Some things that stuck with me after reading it were：
- The cognitive revolution is what occurred in the human mind to give us our intellect, including the ability to communicate and pass knowledge down the generations
- The agricultural revolution sparked writing, marriage, class system etc
- Total number of civilisations is decreasing as they merge into larger ones – trend towards globalism
- Money, empire and religion are what first “globalised” the world
- Capitalism and science are basically why Europe became most developed and conquered the world. Capitalism liked empire
- Expected economic growth is a recent phenomenon but it underpins the modern economy and financial system (Adam Smith’s The Wealth of Nations). Constant growth becomes necessary to keep functioning properly because why borrow or invest otherwise?

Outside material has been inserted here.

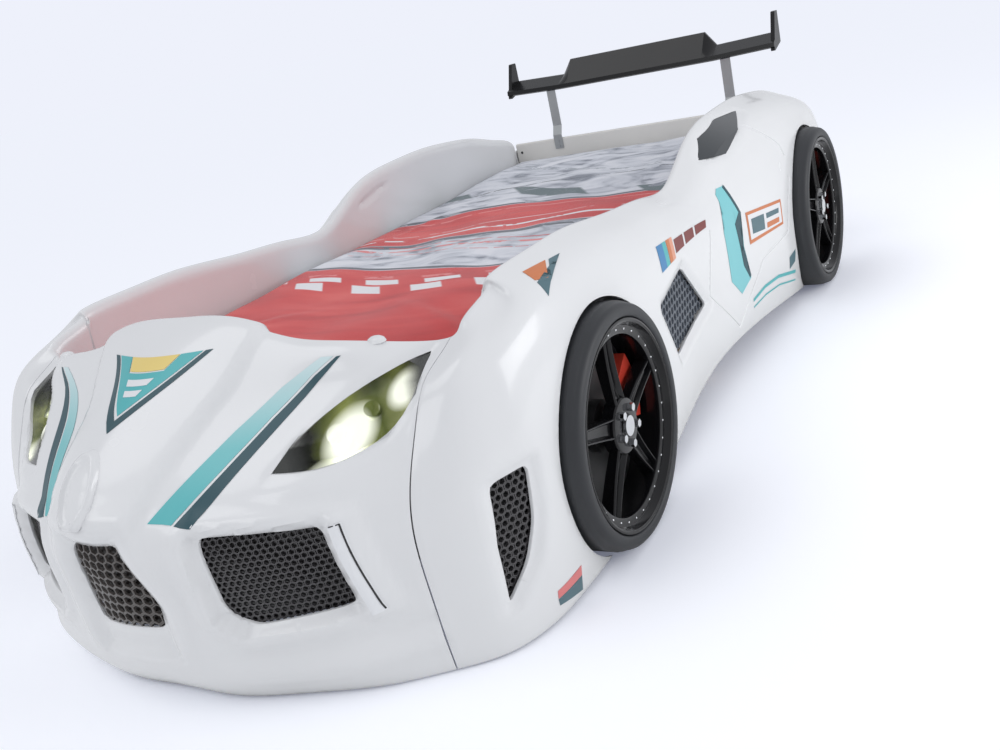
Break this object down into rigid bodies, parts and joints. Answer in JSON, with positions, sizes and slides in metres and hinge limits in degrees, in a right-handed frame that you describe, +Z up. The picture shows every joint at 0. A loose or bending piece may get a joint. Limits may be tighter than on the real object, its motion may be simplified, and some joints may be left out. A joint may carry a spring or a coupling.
{
  "type": "children's car bed",
  "caption": "Low child's bed shaped like a race car: thin moulded body shells, decorative wheels and lamps, slatted base, lift-out mattress with spread, rear wing on two straps.",
  "frame": {"origin": "on the floor, at the centre of the whole bed's box", "axes": "+Z up, the nose of the car towards -Y, the car's left side at +X"},
  "size_m": [1.262, 2.382, 0.676],
  "materials": {
    "cover_cloth": "printed cotton",
    "disc_black": "black",
    "caliper_red": "red",
    "timber": "pale pine",
    "mesh_black": "satin black",
    "board_white": "satin pale grey",
    "day_light": "clear white",
    "body_white": "gloss white moulding",
    "board_cream": "satin cream",
    "bowl": "bright yellow-green",
    "lens": "clear",
    "lamp": "lit white",
    "mattress_cloth": "plain white",
    "window_grey": "dark grey",
    "rim_black": "gloss black",
    "steel": "satin grey",
    "tyre": "charcoal",
    "chrome": "bright",
    "wing_black": "gloss black"
  },
  "bodies": {
    "bed": {"brake_disc_front_left": "disc_black", "brake_disc_front_right": "disc_black", "brake_disc_rear_left": "disc_black", "brake_disc_rear_right": "disc_black", "caliper_front_left": "caliper_red", "caliper_front_right": "caliper_red", "caliper_rear_left": "caliper_red", "caliper_rear_right": "caliper_red", "centre_beam": "timber", "corner_feet_left": "timber", "corner_feet_right": "timber", "corner_vent_left": "mesh_black", "corner_vent_right": "mesh_black", "cowl_shelf": "board_white", "day_light_left": "day_light", "day_light_right": "day_light", "flank_shell_left": "body_white", "flank_shell_right": "body_white", "foot_board": "board_white", "front_shell": "body_white", "head_board": "board_cream", "headlamp_bowl_left": "bowl", "headlamp_bowl_right": "bowl", "headlamp_lens_left": "lens", "headlamp_lens_right": "lens", "lamp_unit_left": "lamp", "lamp_unit_right": "lamp", "middle_leg_front": "timber", "middle_leg_rear": "timber", "nose_grille": "mesh_black", "outer_grille_left": "mesh_black", "outer_grille_right": "mesh_black", "quarter_window_left": "window_grey", "quarter_window_right": "window_grey", "rim_front_left": "rim_black", "rim_front_right": "rim_black", "rim_rear_left": "rim_black", "rim_rear_right": "rim_black", "side_board_left": "board_white", "side_board_right": "board_white", "side_vent_left": "mesh_black", "side_vent_right": "mesh_black", "slat_ledge_left": "timber", "slat_ledge_right": "timber", "slats": "timber", "strap_screws": "steel", "tyre_front_left": "tyre", "tyre_front_right": "tyre", "tyre_rear_left": "tyre", "tyre_rear_right": "tyre", "wheel_nuts_front_left": "chrome", "wheel_nuts_front_right": "chrome", "wheel_nuts_rear_left": "chrome", "wheel_nuts_rear_right": "chrome", "wing": "wing_black", "wing_strap_left": "steel", "wing_strap_right": "steel"},
    "bedding": {"mattress": "mattress_cloth", "bedspread": "cover_cloth"}
  },
  "joints": [
    {"name": "lift_out", "type": "slide", "parent": "bed", "child": "bedding", "axis": [0, 0, 1], "range_m": [0, 0.4]}
  ]
}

- Constant growth of demand requires consumeristic society and culture. It permeates our minds and controls our behaviour in profound ways
- The market has replaced the family/community for meeting most of the needs of individuals: it demands individualism though
- The poor have a consumerist ethic but the rich have an investment ethic, two sides of the coin
- People may not be any happier now than in the Middle Ages, because of expectations, beliefs about an afterlife etc. What’s the point of progress without happiness?
- Mathematics has brought exactness into life, hence why they teach it to everyone. Not a priori knowledge apparently
- Standardised time replaced natural time and regional times. First standardised time was in Greenwich, England. Used initially in factories, then schools and shops naturally followed suit. In this way time is an extension of capitalism? Now time is incredibly exact, virtually inescapable.